The movement needs to be constant. When we design we need to always account for achieving a certain fluidity. We need to constantly match our present skills with organizational needs. As we develop a more open talent marketplace we need to have this increasing mobility. Communicating roles, tasks and project outlines need to be demanded, then we have the understanding to change and then deliver to these ‘askes’ of us. These need to constantly match with our own goals, the alignment is the enabler to make this happen.

9. Active partnerships and ecosystems.

Relationships are our trading value. As we build out networks we need to trade. We trade in knowledge, in contribution, in working alongside others to co-develop. We seek out partnering, to invest our intellectual capital with theirs. We look to build the organization’s ecosystem through these engagements, to contribute to new products, services and solutions to look to bring them always to fruition. Our ‘need’ for activity and engagement builds a thriving, more dynamic environment.

In summary.

If we can embrace change by seeking out ways to re-equip ourselves, we encourage our organization to become more dynamic by these actions. We do get stuck in a certain mindset and set of behaviors. We become beholden to them, they eventually ‘freeze’ our progress, we stop learning and experimenting. We need to push for formal mechanisms of change, we need to seek out our own. We need to take hold of our actions, be clear on our organization’s vision and how we believe we can contribute.
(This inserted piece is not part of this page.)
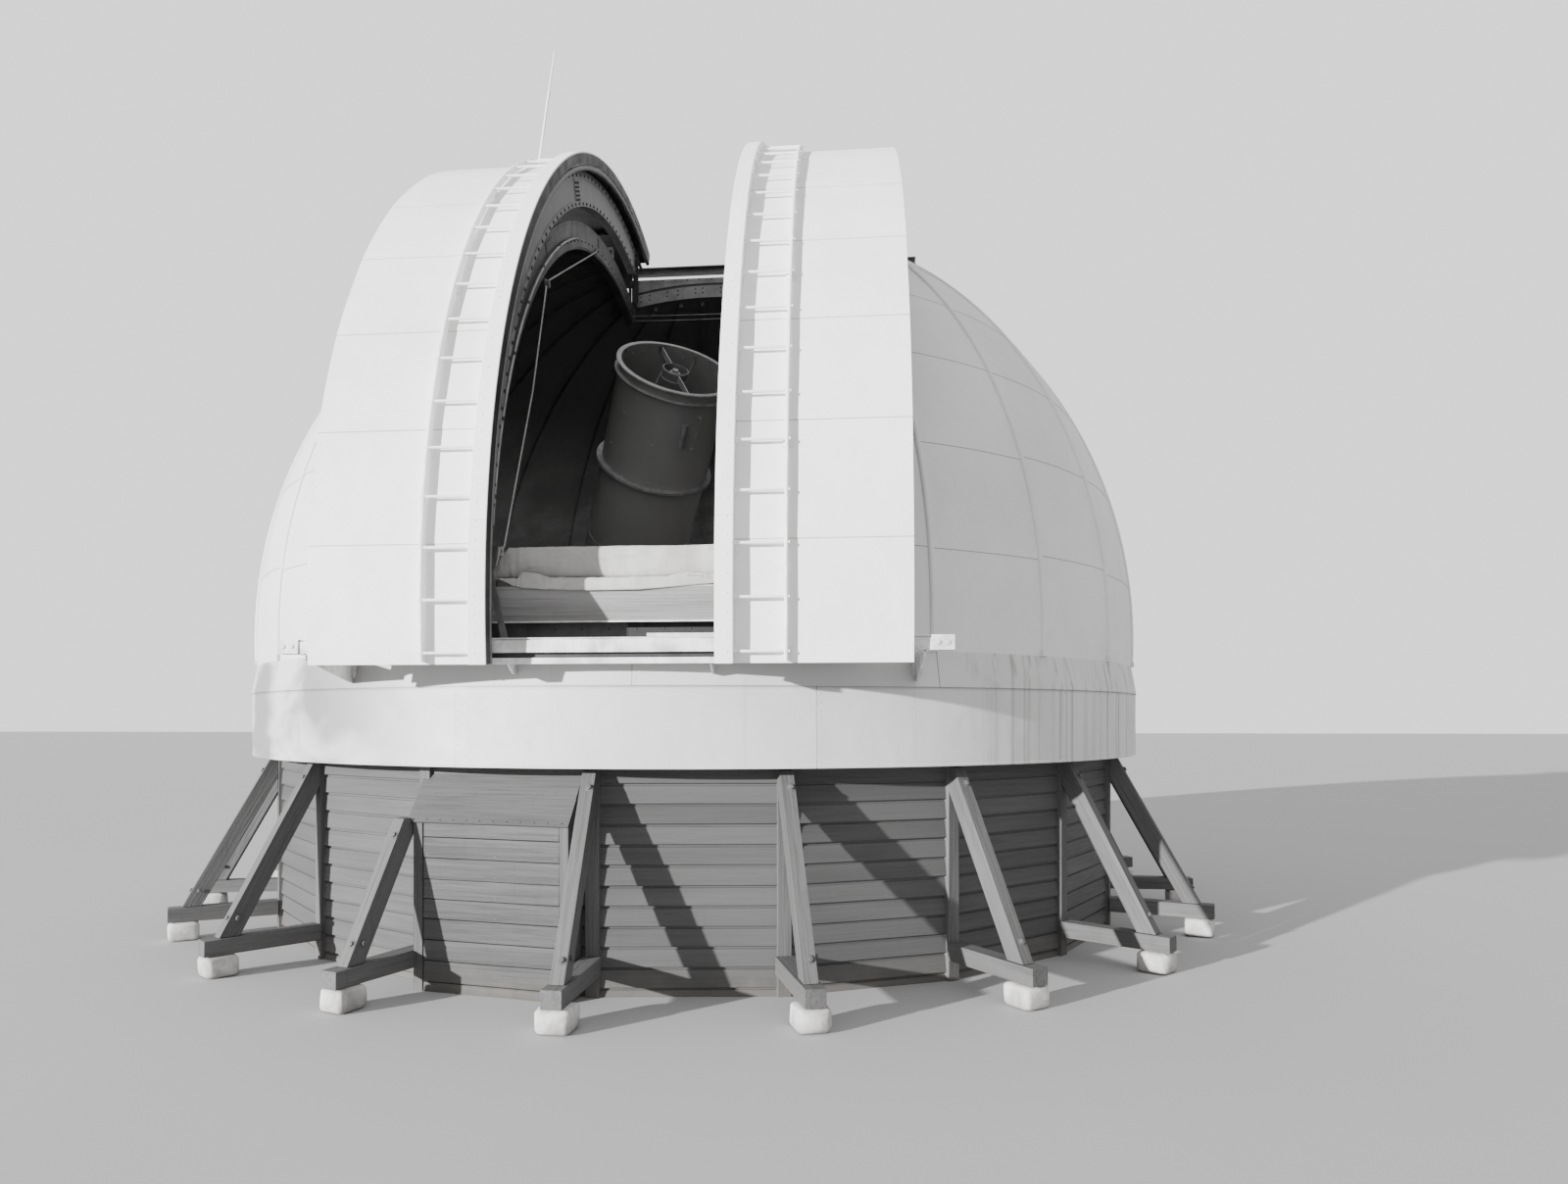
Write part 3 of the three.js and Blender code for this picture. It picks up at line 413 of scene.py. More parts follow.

As individuals, as members of fluid teams and as an organization we need to be mutually reinforcing. For me, fluidity is equally the growing need of organization’s today.  It is in recognizing that the dynamic practices found for building agility into ourselves and the organization do lie in these nine practices, they give us this level of fluidity. Take them on board, practice them constantly and over time your agility becomes your transformation. It becomes the ‘norm’ and allows for constant adaption.